**TASK:**
Copy out all the data, word for word.

**DATA SUPPLIED:**
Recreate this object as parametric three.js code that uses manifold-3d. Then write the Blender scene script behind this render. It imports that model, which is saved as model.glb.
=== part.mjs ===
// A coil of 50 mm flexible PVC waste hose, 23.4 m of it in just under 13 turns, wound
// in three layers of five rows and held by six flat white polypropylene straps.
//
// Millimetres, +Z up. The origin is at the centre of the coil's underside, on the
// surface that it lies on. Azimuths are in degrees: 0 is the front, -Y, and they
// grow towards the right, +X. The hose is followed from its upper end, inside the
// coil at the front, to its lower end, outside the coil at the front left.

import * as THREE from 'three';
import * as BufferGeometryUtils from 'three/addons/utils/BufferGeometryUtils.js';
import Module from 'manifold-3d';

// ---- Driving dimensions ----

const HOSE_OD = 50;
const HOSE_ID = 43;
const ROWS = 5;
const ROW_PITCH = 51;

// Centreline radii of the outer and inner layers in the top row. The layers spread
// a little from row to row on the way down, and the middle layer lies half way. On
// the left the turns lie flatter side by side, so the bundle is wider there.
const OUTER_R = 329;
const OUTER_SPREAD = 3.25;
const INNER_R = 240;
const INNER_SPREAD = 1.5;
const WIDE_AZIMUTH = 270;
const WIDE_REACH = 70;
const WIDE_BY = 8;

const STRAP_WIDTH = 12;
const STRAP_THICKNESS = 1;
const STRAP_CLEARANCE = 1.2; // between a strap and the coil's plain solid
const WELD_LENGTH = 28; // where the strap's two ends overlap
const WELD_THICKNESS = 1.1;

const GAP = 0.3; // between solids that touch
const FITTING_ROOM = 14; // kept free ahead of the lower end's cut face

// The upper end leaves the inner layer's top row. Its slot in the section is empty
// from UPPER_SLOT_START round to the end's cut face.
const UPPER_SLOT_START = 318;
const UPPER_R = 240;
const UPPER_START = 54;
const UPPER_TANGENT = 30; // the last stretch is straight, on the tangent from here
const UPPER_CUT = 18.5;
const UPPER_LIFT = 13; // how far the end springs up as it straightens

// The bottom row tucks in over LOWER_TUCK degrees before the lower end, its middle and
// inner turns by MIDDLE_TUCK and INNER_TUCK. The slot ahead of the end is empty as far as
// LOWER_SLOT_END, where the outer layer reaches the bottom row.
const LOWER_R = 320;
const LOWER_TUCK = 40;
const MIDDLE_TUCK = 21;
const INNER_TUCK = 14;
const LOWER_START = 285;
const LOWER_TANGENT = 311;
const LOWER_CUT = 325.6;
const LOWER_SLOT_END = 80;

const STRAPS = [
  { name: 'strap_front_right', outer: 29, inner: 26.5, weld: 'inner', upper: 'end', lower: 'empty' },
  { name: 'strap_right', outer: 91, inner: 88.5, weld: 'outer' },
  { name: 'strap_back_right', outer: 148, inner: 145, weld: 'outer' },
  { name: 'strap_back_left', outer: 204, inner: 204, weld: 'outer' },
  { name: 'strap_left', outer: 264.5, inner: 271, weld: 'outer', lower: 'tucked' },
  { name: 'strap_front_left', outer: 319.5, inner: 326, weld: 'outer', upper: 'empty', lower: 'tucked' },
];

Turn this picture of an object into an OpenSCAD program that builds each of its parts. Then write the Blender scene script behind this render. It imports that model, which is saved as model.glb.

**SOLUTION TO THE PROBLEM:**
Recreate this object as parametric three.js code that uses manifold-3d. Then write the Blender scene script behind this render. It imports that model, which is saved as model.glb.
=== part.mjs ===
// A coil of 50 mm flexible PVC waste hose, 23.4 m of it in just under 13 turns, wound
// in three layers of five rows and held by six flat white polypropylene straps.
//
// Millimetres, +Z up. The origin is at the centre of the coil's underside, on the
// surface that it lies on. Azimuths are in degrees: 0 is the front, -Y, and they
// grow towards the right, +X. The hose is followed from its upper end, inside the
// coil at the front, to its lower end, outside the coil at the front left.

import * as THREE from 'three';
import * as BufferGeometryUtils from 'three/addons/utils/BufferGeometryUtils.js';
import Module from 'manifold-3d';

// ---- Driving dimensions ----

const HOSE_OD = 50;
const HOSE_ID = 43;
const ROWS = 5;
const ROW_PITCH = 51;

// Centreline radii of the outer and inner layers in the top row. The layers spread
// a little from row to row on the way down, and the middle layer lies half way. On
// the left the turns lie flatter side by side, so the bundle is wider there.
const OUTER_R = 329;
const OUTER_SPREAD = 3.25;
const INNER_R = 240;
const INNER_SPREAD = 1.5;
const WIDE_AZIMUTH = 270;
const WIDE_REACH = 70;
const WIDE_BY = 8;

const STRAP_WIDTH = 12;
const STRAP_THICKNESS = 1;
const STRAP_CLEARANCE = 1.2; // between a strap and the coil's plain solid
const WELD_LENGTH = 28; // where the strap's two ends overlap
const WELD_THICKNESS = 1.1;

const GAP = 0.3; // between solids that touch
const FITTING_ROOM = 14; // kept free ahead of the lower end's cut face

// The upper end leaves the inner layer's top row. Its slot in the section is empty
// from UPPER_SLOT_START round to the end's cut face.
const UPPER_SLOT_START = 318;
const UPPER_R = 240;
const UPPER_START = 54;
const UPPER_TANGENT = 30; // the last stretch is straight, on the tangent from here
const UPPER_CUT = 18.5;
const UPPER_LIFT = 13; // how far the end springs up as it straightens

// The bottom row tucks in over LOWER_TUCK degrees before the lower end, its middle and
// inner turns by MIDDLE_TUCK and INNER_TUCK. The slot ahead of the end is empty as far as
// LOWER_SLOT_END, where the outer layer reaches the bottom row.
const LOWER_R = 320;
const LOWER_TUCK = 40;
const MIDDLE_TUCK = 21;
const INNER_TUCK = 14;
const LOWER_START = 285;
const LOWER_TANGENT = 311;
const LOWER_CUT = 325.6;
const LOWER_SLOT_END = 80;

const STRAPS = [
  { name: 'strap_front_right', outer: 29, inner: 26.5, weld: 'inner', upper: 'end', lower: 'empty' },
  { name: 'strap_right', outer: 91, inner: 88.5, weld: 'outer' },
  { name: 'strap_back_right', outer: 148, inner: 145, weld: 'outer' },
  { name: 'strap_back_left', outer: 204, inner: 204, weld: 'outer' },
  { name: 'strap_left', outer: 264.5, inner: 271, weld: 'outer', lower: 'tucked' },
  { name: 'strap_front_left', outer: 319.5, inner: 326, weld: 'outer', upper: 'empty', lower: 'tucked' },
];

Turn this picture of an object into an OpenSCAD program that builds each of its parts. Then write the Blender scene script behind this render. It imports that model, which is saved as model.glb.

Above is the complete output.